Sift the material for lines containing "scene", and return them.

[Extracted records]
────────────────────────────────────────
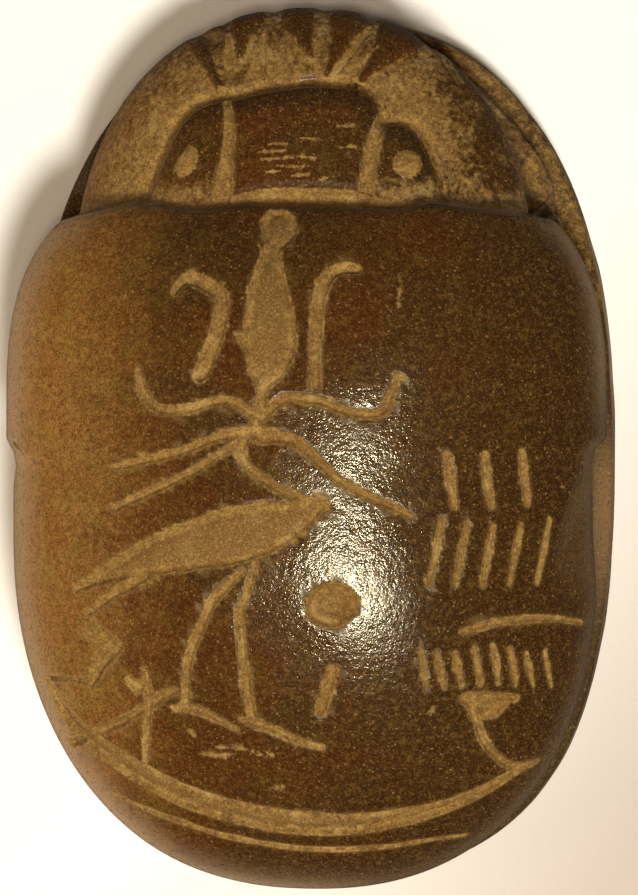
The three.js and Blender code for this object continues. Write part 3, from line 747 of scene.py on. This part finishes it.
# Shares of wear and dust, and of the painted shade and the painted rim reflection
wearAndPaintedLight = {  # greatest shares, and where each starts and is full
    "legEdge": 0.6, "cheekFlank": 0.48, "flankRight": (0, 8), "flankAhead": (6, 12),
    "ledge": 0.5, "ledgeRight": (8, 14), "ledgeAhead": (3, -3), "ledgeBehind": (-14, -5),
    "ledgeRim": (0.92, 0.955), "flat": 0.11, "flatCut": (0, 0.45),
    "plate": 0.6, "plateInner": (0.8, 0.9), "plateOuter": (0.99, 1.02), "plateRight": (-12, -2),
    "tooth": 0.12, "toothEnd": (0.78, 0.92),
    "leftFlank": 0.8, "leftFlankOut": (-5, -9), "leftFlankAhead": (6, 10),
    "rim": 0.22, "rimLeft": (0, -13), "rimRight": 0.3, "rimRightAhead": (0, 6), "rimRightOut": (10, 17),
    "rimTail": 0.75, "rimTailBehind": (-10, -24), "rimTailLeft": (12, -4),
    "rimHeadLess": 0.8, "rimHead": (14, 16.5),
    "fieldMiddle": (0.4, 0.85), "edgeAt": -0.02, "edgeWidth": 0.07,
    "mattCut": (-0.09, -0.01), "mattSides": 0.9, "mattWorn": (0.1, 0.25), "mattNeck": (0.9, 0.55),
}


def surfaceShares(positions, topCount, dust, inside, tooth, legEdge):  # what the material reads at each point
    w = wearAndPaintedLight
    x, y, z = positions.T
    topX, topY = x[:topCount], y[:topCount]
    side = np.arange(len(positions)) >= topCount
    noSides = np.zeros(len(positions) - topCount)
    inside = np.concatenate([inside, noSides - 9])  # no cut is near the sides
    past = topY - frontLineAt(topX)
    onHead = past > 0

    flank = w["cheekFlank"] * side * smoothStep(*w["flankRight"], x) * smoothStep(*w["flankAhead"], y)
    dust = np.maximum.reduce([np.concatenate([dust, noSides]), w["legEdge"] * legEdge, flank])

    onBase = 1 - smoothStep(stone["baseHeight"] + 0.1, stone["baseHeight"] + 0.5, z)
    ledge = onBase * side * smoothStep(*w["ledgeAhead"], y) * smoothStep(*w["ledgeRight"], x)
    ledge *= w["ledge"] * smoothStep(*w["ledgeRim"], baseShare(x, y)) * smoothStep(*w["ledgeBehind"], y)
    flat = w["flat"] * smoothStep(*w["flatCut"], facetShare(topX, topY))
    worn = np.maximum(np.concatenate([flat, noSides]), ledge)

    # painted shade: the plate's bevelled rim, the ends of the teeth and the left cheek's flank are darkened
    plate = plateShare(topX, topY)
    field = onHead * smoothStep(*w["plateInner"], plate) * (1 - smoothStep(*w["plateOuter"], plate))
    field = w["plate"] * field * smoothStep(*w["plateRight"], topX)
    toothShade = w["tooth"] * onHead * tooth * smoothStep(*w["toothEnd"], cheekShare(topX, topY))
    leftFlank = w["leftFlank"] * side * smoothStep(*w["leftFlankOut"], x)
    leftFlank *= smoothStep(*w["leftFlankAhead"], y)
    shade = np.maximum(np.concatenate([np.maximum(field, toothShade), noSides]), leftFlank)

    # painted reflection: how strongly the rims are painted pale, as if they reflected the pale floor; most at
    # the left and towards the tail, least on the head
    right = w["rimRight"] * smoothStep(*w["rimRightAhead"], y) * smoothStep(*w["rimRightOut"], x)
    tail = w["rimTail"] * smoothStep(*w["rimTailBehind"], y) * smoothStep(*w["rimTailLeft"], x)
    paintedRimSheen = np.maximum.reduce([w["rim"] + right, smoothStep(*w["rimLeft"], x), tail])
    paintedRimSheen *= 1 - w["rimHeadLess"] * smoothStep(*w["rimHead"], y)

    neckEdge = onHead * smoothStep(*w["mattNeck"], past - neckBand(topX))
    unpolished = np.maximum.reduce([smoothStep(*w["mattCut"], inside), w["mattSides"] * side,
                                    smoothStep(*w["mattWorn"], worn), np.concatenate([neckEdge, noSides])])
    return {"dust": dust, "fieldMiddle": smoothStep(*w["fieldMiddle"], inside),
            "cutEdge": np.exp(-((inside - w["edgeAt"]) / w["edgeWidth"]) ** 2),
            "worn": worn, "shade": shade, "paintedRimSheen": paintedRimSheen, "unpolished": unpolished}


def makeStone():
    bm = topSheet()
    for zone in (coarseZone, middleZone, fineZone):
        refine(bm, zone)
        print("refined:", len(bm.faces), "faces")
    bm.verts.index_update()
    inside, hairInside, tooth, eye = carveTop(bm)
    topCount = len(bm.verts)
    dust = dustOf(positionsOf(bm), inside, hairInside, tooth, eye)
    addSides(bm)
    bm.verts.index_update()
    legEdge = shapeSides(bm, topCount)
    shares = surfaceShares(positionsOf(bm), topCount, dust, inside, tooth, legEdge)
    bmesh.ops.recalc_face_normals(bm, faces=bm.faces)
    bmesh.ops.scale(bm, verts=bm.verts, vec=(1 / metre,) * 3)
    mesh = bpy.data.meshes.new("scarabStone")
    bm.to_mesh(mesh)
    bm.free()
    mesh.shade_smooth()
    for name, values in shares.items():
        attribute = mesh.attributes.new(name, "FLOAT", "POINT")
        attribute.data.foreach_set("value", np.asarray(values, dtype=np.float32))
    piece = bpy.data.objects.new("scarabStone", mesh)
    bpy.context.collection.objects.link(piece)
    mesh.calc_loop_triangles()
    print("stone made:", len(mesh.loop_triangles), "triangles")
    return piece


def linear(*screen):  # a colour read off a screen, as Blender's sockets want it
    return (*(c / 255 / 12.92 if c <= 10 else ((c / 255 + 0.055) / 1.055) ** 2.4 for c in screen), 1)


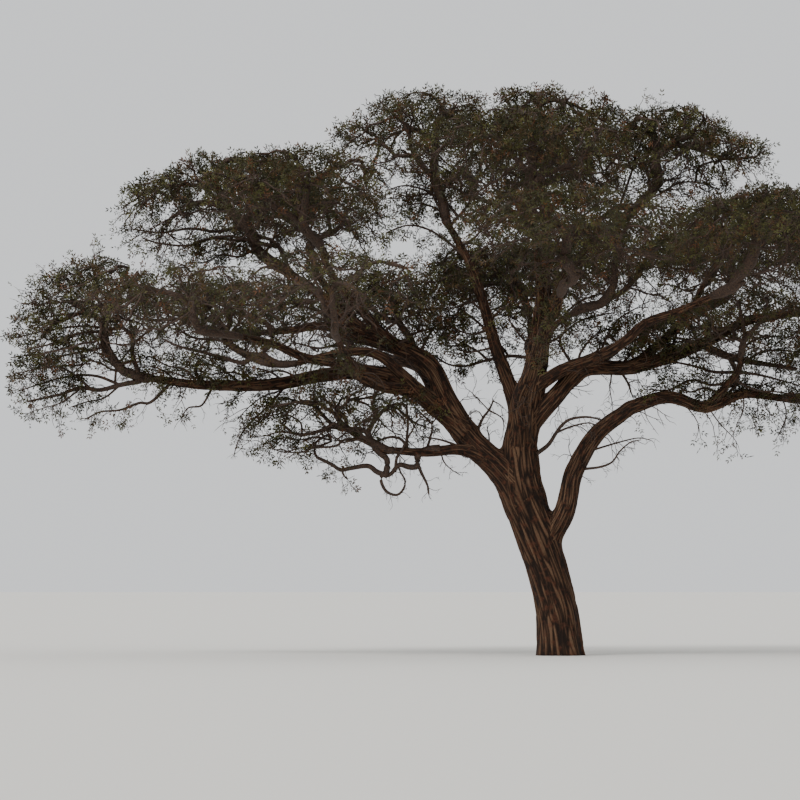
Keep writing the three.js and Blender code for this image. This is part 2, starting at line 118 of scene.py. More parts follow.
BOUGHS = [
    Bough("high_left", "trunk", 0.62, (0.3, 0.075),
          [(-1.55, -0.05, 4.2), (-2.05, -0.08, 4.83), (-2.4, -0.05, 5.45), (-2.85, 0, 6.08),
           (-3.75, 0.1, 6.62), (-4.6, 0.12, 7.1), (-5.15, 0.08, 7.75)],
          (-7.05, 0, 9.3), (2.5, 1.9, 1.25)),
    Bough("far_left", "high_left", 0.265, (0.2, 0.075),
          [(-3.4, -0.2, 5.82), (-4.5, -0.3, 5.84), (-5.35, -0.25, 5.76), (-6.7, -0.15, 5.7), (-8, 0, 5.67)],
          (-9.85, 0, 6.85), (1.65, 2, 1.6)),
    Bough("mid_left", "far_left", 0.12, (0.13, 0.06),
          [(-3.8, -0.5, 6.26), (-4.6, -0.7, 6.32), (-5.15, -0.8, 6.02)],
          (-7, -0.4, 6.85), (1.95, 1.7, 1.1)),
    Bough("inner_left", "high_left", 0.4, (0.1, 0.05),
          [(-3.05, 0.5, 6.5)],
          (-3.5, 0.7, 7.2), (1.7, 1.5, 0.95)),
    Bough("left_front", "far_left", 0.3, (0.12, 0.06),
          [(-5.5, -1.5, 6.25), (-6.3, -2.5, 6.5)],
          (-7.9, -3.9, 7), (2.2, 2.05, 0.95)),
    Bough("left_back", "high_left", 0.52, (0.13, 0.06),
          [(-4.7, 1.4, 6.9), (-5.9, 2.5, 7)],
          (-7.9, 3.9, 7.25), (2.2, 2.05, 0.95)),
    Bough("high_left_front", "high_left", 0.6, (0.11, 0.055),
          [(-4.65, -1.1, 7.7), (-4.9, -2.1, 8.3)],
          (-5.5, -3.5, 9.25), (2.1, 1.9, 1.05)),
    Bough("high_left_back", "high_left", 0.7, (0.1, 0.055),
          [(-5.1, 1.2, 8), (-5.2, 2.2, 8.5)],
          (-5.5, 3.7, 9.25), (2.1, 1.9, 1.05)),
    Bough("low_left", "high_left", 0.11, (0.15, 0.07),
          [(-2, -0.3, 4.26), (-2.65, -0.4, 4.36), (-3.1, -0.4, 4.05), (-3.5, -0.4, 4.28)],
          (-4.5, -0.35, 4.8), (2.2, 1.4, 1.05)),
    Bough("top_left", "trunk", 0.9, (0.17, 0.065),
          [(-1.12, 0.05, 5.75), (-1.3, 0.05, 6.35), (-1.42, 0, 6.9), (-1.65, -0.05, 7.5),
           (-1.95, -0.05, 8.3)],
          (-2.85, 0, 10.6), (2.05, 1.9, 1.3)),
    Bough("top", "trunk", 0.985, (0.27, 0.08),
          [(-0.55, 0.05, 5.9), (-0.42, 0.1, 6.6), (-0.36, 0.12, 7.4), (-0.28, 0.15, 8.4)],
          (-0.3, 0.2, 10.6), (1.9, 1.9, 1.4)),
    Bough("top_right", "top", 0.42, (0.12, 0.06),
          [(0.35, 0.2, 8.3), (1.05, 0.15, 9)],
          (2.4, 0, 10.3), (2.15, 1.9, 1.25)),
    Bough("top_front", "top", 0.55, (0.11, 0.055),
          [(-0.5, -1, 8.6)],
          (-0.9, -3.7, 10), (2.4, 1.9, 1.1)),
    Bough("top_back", "top", 0.62, (0.11, 0.055),
          [(-0.3, 1.3, 8.8)],
          (-0.6, 3.9, 10), (2.4, 1.9, 1.1)),
    Bough("mid_front", "top", 0.14, (0.1, 0.05),
          [(-0.1, -0.7, 7)],
          (1.2, -1.9, 7.9), (2, 1.6, 1.15)),
    Bough("mid_back", "top", 0.2, (0.1, 0.05),
          [(-0.6, 0.95, 7.2)],
          (-1.35, 1.75, 7.65), (1.75, 1.6, 1.2)),
    Bough("front", "trunk", 0.8, (0.2, 0.07),
          [(-0.8, -1.3, 5.5), (-0.45, -2.9, 6.5)],
          (0, -6.2, 8.2), (2.4, 1.9, 1.1)),
    Bough("back", "trunk", 0.85, (0.2, 0.07),
          [(-0.6, 1.4, 5.8), (-0.5, 3, 6.7)],
          (-0.2, 6.2, 8.2), (2.4, 1.9, 1.1)),
    Bough("front_left", "far_left", 0.2, (0.13, 0.06),
          [(-4.1, -1.3, 5.7), (-4.4, -3, 6.05)],
          (-4.8, -5.9, 7.1), (2.3, 1.9, 1)),
    Bough("back_left", "high_left", 0.33, (0.13, 0.06),
          [(-3.1, 1.5, 6.15), (-3.8, 3.4, 6.5)],
          (-4.8, 5.9, 7.3), (2.3, 1.9, 1)),
    Bough("far_right", "trunk", 0.88, (0.2, 0.075),
          [(0.4, 0, 5.87), (1.2, 0, 6.03), (1.9, 0, 6.2), (2.55, 0.03, 6.4), (3.1, 0.04, 6.52),
           (3.7, 0.05, 6.95)],
          (6.4, 0.3, 8), (1.95, 2.3, 1.15)),
    Bough("right", "far_right", 0.45, (0.11, 0.055),
          [(2.75, 0.3, 7.2), (3.05, 0.3, 7.8)],
          (3.95, 0.2, 8.7), (2, 1.9, 1.2)),
    Bough("right_front", "top", 0.09, (0.14, 0.06),
          [(0.4, -0.6, 6.15), (1.2, -1.5, 6.4), (1.75, -2.2, 6.85)],
          (4.2, -4.3, 8.3), (2.4, 2.2, 1.15)),
    Bough("right_back", "far_right", 0.24, (0.13, 0.06),
          [(1.5, 1.1, 6.7), (2.1, 2.1, 7.1)],
          (4.2, 4.3, 8.4), (2.4, 2.2, 1.15)),
    Bough("right_arch", "trunk", 0.42, (0.23, 0.15),
          [(-0.08, -0.12, 2.62), (0.14, -0.15, 3.22), (0.31, -0.18, 3.87), (0.6, -0.2, 4.45),
           (1.01, -0.2, 4.87)],
          tip=(1.46, -0.2, 5.18)),
    Bough("far_right_low", "right_arch", 1, (0.15, 0.075),
          [(1.88, -0.2, 5.36), (2.32, -0.2, 5.38), (2.8, -0.15, 5.22), (3.35, -0.1, 5.28),
           (3.9, -0.1, 5.46), (4.5, -0.05, 5.36)],
          (6.3, 0.1, 6.2), (2.1, 2.2, 1.15)),
    Bough("right_low", "far_right_low", 0.5, (0.09, 0.05),
          [(3.66, -0.5, 5.85), (3.72, -0.95, 6.25)],
          (3.9, -1.4, 6.75), (1.9, 1.5, 0.9)),
]
MASSES = [bough for bough in BOUGHS if bough.centre]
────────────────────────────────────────
▸ **Response for this exercise**:
The three.js and Blender code for this object continues. Write part 3, from line 747 of scene.py on. This part finishes it.
Keep writing the three.js and Blender code for this image. This is part 2, starting at line 118 of scene.py. More parts follow.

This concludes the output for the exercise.